FORT ST. JOHN, B.C. – The Fort St. John RCMP’s Car 60 unit will be up and running next week, according to Detachment Commander Insp. Tony Hanson.

Speaking to the District of Taylor council on Monday for their annual update, Hansen described the program and confirmed that it was about to launch after a year of work.

Car 60 units are partnerships between police and mental health workers, often psychiatric nurses, who “work hand in glove” with the officers and attend mental health calls alongside them, according to Hansen’s presentation to the District council.

Where bigger centres have full Car 60 teams, the partnership in Fort St. John will not hire extra officers and instead operate as a hybrid unit.

A psychiatric nurse with Northern Health, a member of the intensive case management team with a background in addiction, will be joining the Car 60 team for the start of the partnership, Hansen said. He has also discussed plans to grow the program after its first year elsewhere.

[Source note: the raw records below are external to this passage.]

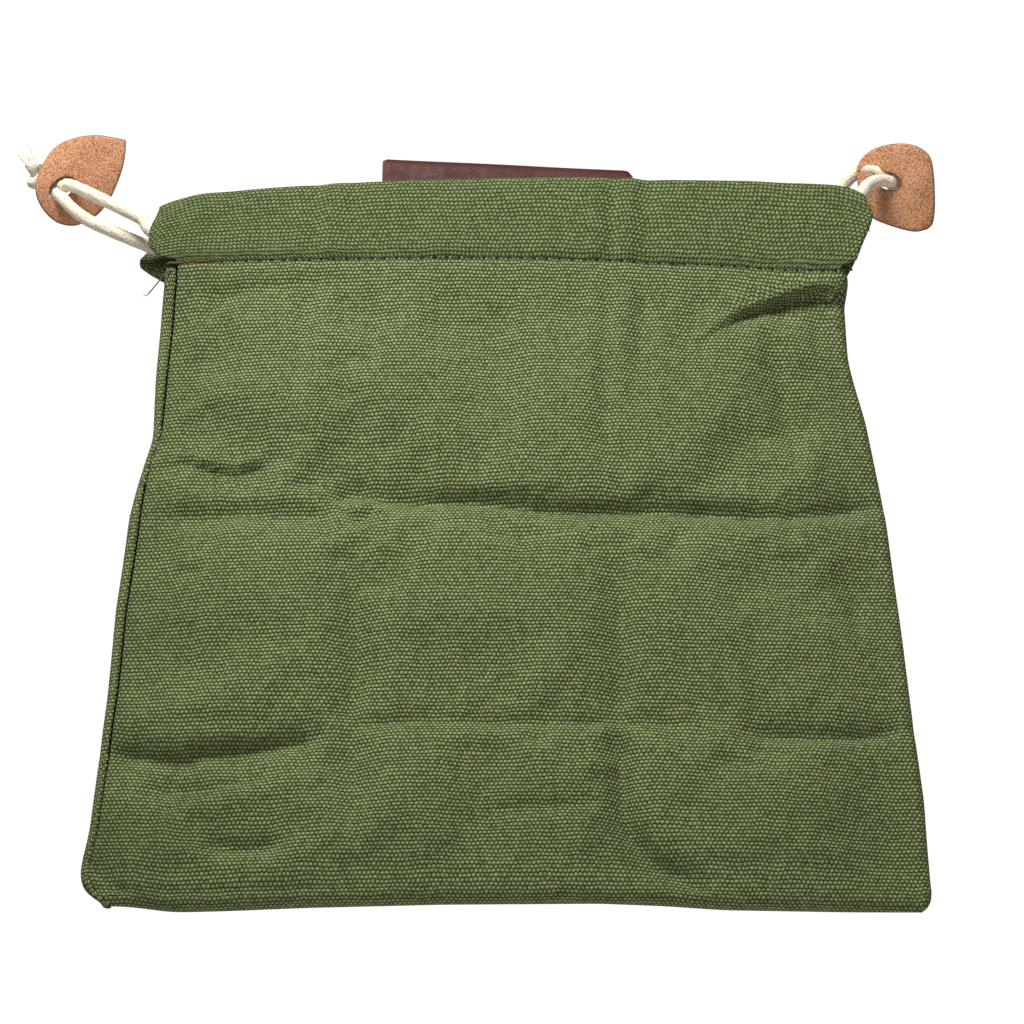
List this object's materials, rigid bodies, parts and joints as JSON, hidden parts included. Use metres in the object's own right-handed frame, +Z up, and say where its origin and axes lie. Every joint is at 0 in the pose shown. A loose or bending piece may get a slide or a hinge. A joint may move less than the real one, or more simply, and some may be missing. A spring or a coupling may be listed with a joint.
{
  "type": "drawstring pouch",
  "caption": "Flat canvas drawstring pouch with braided cords, leaf-shaped leather cord tabs and a folded leather belt loop on its back.",
  "frame": {"origin": "centre of the belt slot", "axes": "+X along the belt slot, to the right seen from the front; +Y to the back of the bag, towards the wearer; +Z up"},
  "size_m": [0.3293, 0.0278, 0.2857],
  "materials": {
    "canvas": "olive green cotton canvas, matte",
    "thread": "brown sewing thread",
    "cord": "cream braided cotton",
    "suede": "tan suede, matte",
    "dark_leather": "dark reddish-brown smooth leather",
    "brass": "antique brass"
  },
  "bodies": {
    "bag": {"front_panel_upper": "canvas", "back_panel_upper": "canvas", "side_seam_upper": "canvas", "side_fold_upper": "canvas", "front_casing": "canvas", "back_casing": "canvas", "front_hem_stitching": "thread", "back_hem_stitching": "thread", "bar_tacks": "thread", "thread_tails": "thread", "left_cord_turn": "cord", "right_cord_turn": "cord", "belt_loop": "dark_leather", "loop_stitching": "thread", "loop_rivets": "brass"},
    "lower_bag": {"front_panel_lower": "canvas", "back_panel_lower": "canvas", "side_seam_lower": "canvas", "side_fold_lower": "canvas", "bottom_seam": "canvas"},
    "left_cord": {"left_drawcord": "cord"},
    "left_cord_end": {"left_cord_tail": "cord", "left_knot": "cord"},
    "left_leaf_tab": {"left_tab": "suede"},
    "right_cord": {"right_drawcord": "cord"},
    "right_cord_end": {"right_cord_tail": "cord", "right_knot": "cord"},
    "right_leaf_tab": {"right_tab": "suede"}
  },
  "joints": [
    {"name": "canvas_fold", "type": "hinge", "parent": "bag", "child": "lower_bag", "pos_m": [0, -0.0187, -0.11], "axis": [-1, 0, 0], "range_deg": [0, 165]},
    {"name": "left_cord_pull", "type": "slide", "parent": "bag", "child": "left_cord", "axis": [-1, 0, 0], "range_m": [0, 0.06]},
    {"name": "left_cord_swing", "type": "hinge", "parent": "left_cord", "child": "left_cord_end", "pos_m": [-0.1245, -0.0136, -0.0095], "axis": [0, -1, 0], "range_deg": [0, 80], "stiffness_Nm_per_rad": 0.005, "springref_deg": -3.44},
    {"name": "left_tab_slide", "type": "slide", "parent": "left_cord_end", "child": "left_leaf_tab", "axis": [-0.7986, 0, 0.6018], "range_m": [-0.01, 0.0015]},
    {"name": "right_cord_pull", "type": "slide", "parent": "bag", "child": "right_cord", "axis": [1, 0, 0], "range_m": [0, 0.06]},
    {"name": "right_cord_swing", "type": "hinge", "parent": "right_cord", "child": "right_cord_end", "pos_m": [0.1245, -0.0136, 0.0035], "axis": [0, 1, 0], "range_deg": [-12, 70], "stiffness_Nm_per_rad": 0.005, "springref_deg": -2.75},
    {"name": "right_tab_slide", "type": "slide", "parent": "right_cord_end", "child": "right_leaf_tab", "axis": [0.5, 0, 0.866], "range_m": [0, 0.002]}
  ]
}
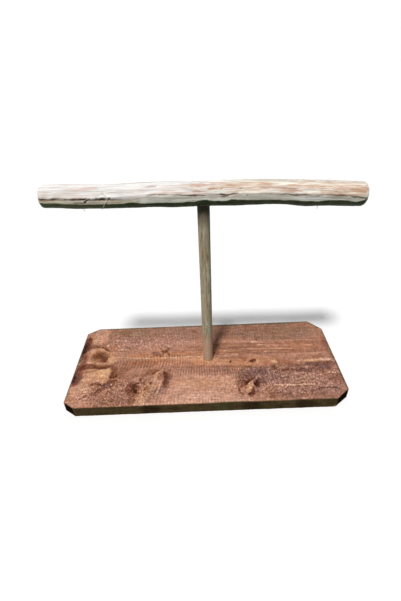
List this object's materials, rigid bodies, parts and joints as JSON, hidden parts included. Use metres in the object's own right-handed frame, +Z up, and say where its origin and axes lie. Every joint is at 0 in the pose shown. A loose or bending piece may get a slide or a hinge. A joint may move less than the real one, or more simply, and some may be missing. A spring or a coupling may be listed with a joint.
{
  "type": "bird t-stand",
  "caption": "Tabletop T-stand for a small bird: a peeled branch perch on a round dowel post, set in a rectangular rough-sawn board with its corners cut off.",
  "frame": {"origin": "middle of the board's underside, where the stand rests", "axes": "+X along the board and the perch, +Y to the back, +Z up"},
  "size_m": [0.33, 0.14, 0.2429],
  "materials": {
    "stained_board": "rough-sawn softwood with a red-brown stain",
    "dowel_wood": "weathered bare dowel",
    "peeled_branch": "peeled branch, dry and bare",
    "screw_steel": "zinc-plated wood screw"
  },
  "bodies": {
    "root": {"base_board": "stained_board", "post": "dowel_wood", "perch": "peeled_branch", "base_screw": "screw_steel"}
  },
  "joints": []
}
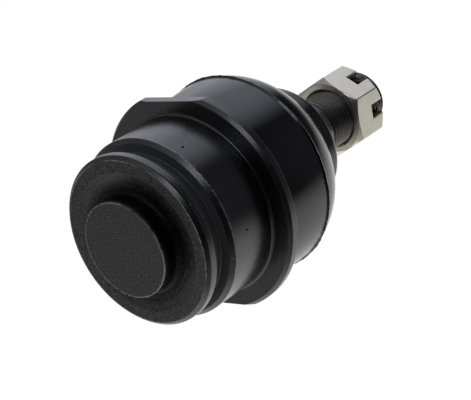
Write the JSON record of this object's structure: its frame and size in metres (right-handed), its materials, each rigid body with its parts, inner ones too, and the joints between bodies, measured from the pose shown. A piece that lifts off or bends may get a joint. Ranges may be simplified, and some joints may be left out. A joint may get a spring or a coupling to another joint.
{
  "type": "suspension ball joint",
  "caption": "Press-in suspension ball joint: grooved barrel with a two-flat flange, domed rubber boot and a swinging tapered, threaded stud with a slotted nut.",
  "frame": {"origin": "centre of the boss face on the closed end, which the joint stands on", "axes": "+Z along the joint's axis from the closed end to the stud, +X square to one of the two flats on the flange"},
  "size_m": [0.0568, 0.0606, 0.105],
  "materials": {
    "black_forging": "satin black coat over a turned forging",
    "spring_steel": "blued spring steel",
    "ring_steel": "plain pressed steel",
    "seat_plastic": "natural acetal",
    "stud_steel": "hardened steel with rolled thread, lightly oiled",
    "boot_rubber": "smooth moulded black rubber",
    "zinc_plate": "pale zinc plating"
  },
  "bodies": {
    "joint_body": {"housing": "black_forging", "preload_spring": "spring_steel", "pressure_plate": "ring_steel", "upper_ball_seat": "seat_plastic", "closing_ring": "ring_steel", "boot_base_ring": "ring_steel", "dust_boot": "boot_rubber"},
    "lower_seat": {"lower_ball_seat": "seat_plastic"},
    "boot_collar": {"boot_neck_ring": "ring_steel"},
    "stud": {"ball_stud": "stud_steel"},
    "nut": {"slotted_nut": "zinc_plate"}
  },
  "joints": [
    {"name": "swing_direction", "type": "hinge", "parent": "joint_body", "child": "lower_seat", "pos_m": [0, 0, 0.02715], "axis": [0, 0, 1], "continuous": true},
    {"name": "swing", "type": "hinge", "parent": "lower_seat", "child": "boot_collar", "pos_m": [0, 0, 0.02715], "axis": [1, 0, 0], "range_deg": [-22, 22], "deforming": ["dust_boot"]},
    {"name": "stud_spin", "type": "hinge", "parent": "boot_collar", "child": "stud", "pos_m": [0, 0, 0.02715], "axis": [0, 0, 1], "continuous": true},
    {"name": "nut_turn", "type": "hinge", "parent": "stud", "child": "nut", "pos_m": [0, 0, 0.0949], "axis": [0, 0, 1], "continuous": true}
  ]
}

According the RCMP in a press release, the person working with Car 60 is a mental health worker. Northern Health called the person a mental health clinician in this tweet.

The worker will be available during the day on their shift to attend calls, according to the inspector. “So if we get a call,” Hansen explained, “One of the general duty members, the frontline members, will call her and say, ‘this is what we have.’ They’ll pick her up. She will come to the call.”

The inclusion of mental health professionals brings their experience to the field, as well as their access to healthcare tools like patient histories and medications and their trained ability to communicate with a patient. “She speaks the right language, with her knowledge—and she speaks the right language with their physicians,” Hansen said.

Car 60 also improves policing in other areas by keeping officers “on the road.” Previously, an officer would bring a mental health patient to an emergency room and wait with them to be seen by a physician—taking RCMP officers out of commission for hours at a time.

Keeping officers in the field and using the expertise that mental health professionals bring to it are key parts of Car 60 programs, and have been for the decade that other detachments have been using them. Hansen oversaw a Car 60 operation in Prince George before his arrival in the Peace region.

“These units attend these [mental health] calls instead of just sending frontline police officers,” Hansen explained. “We are not mental health workers. We are not social workers.”

That recognition of a limitation police face and the need it creates for communities is the purpose that Car 60 serves.

“So we formed these units and they’ve been very successful in deescalating, in successful outcomes.”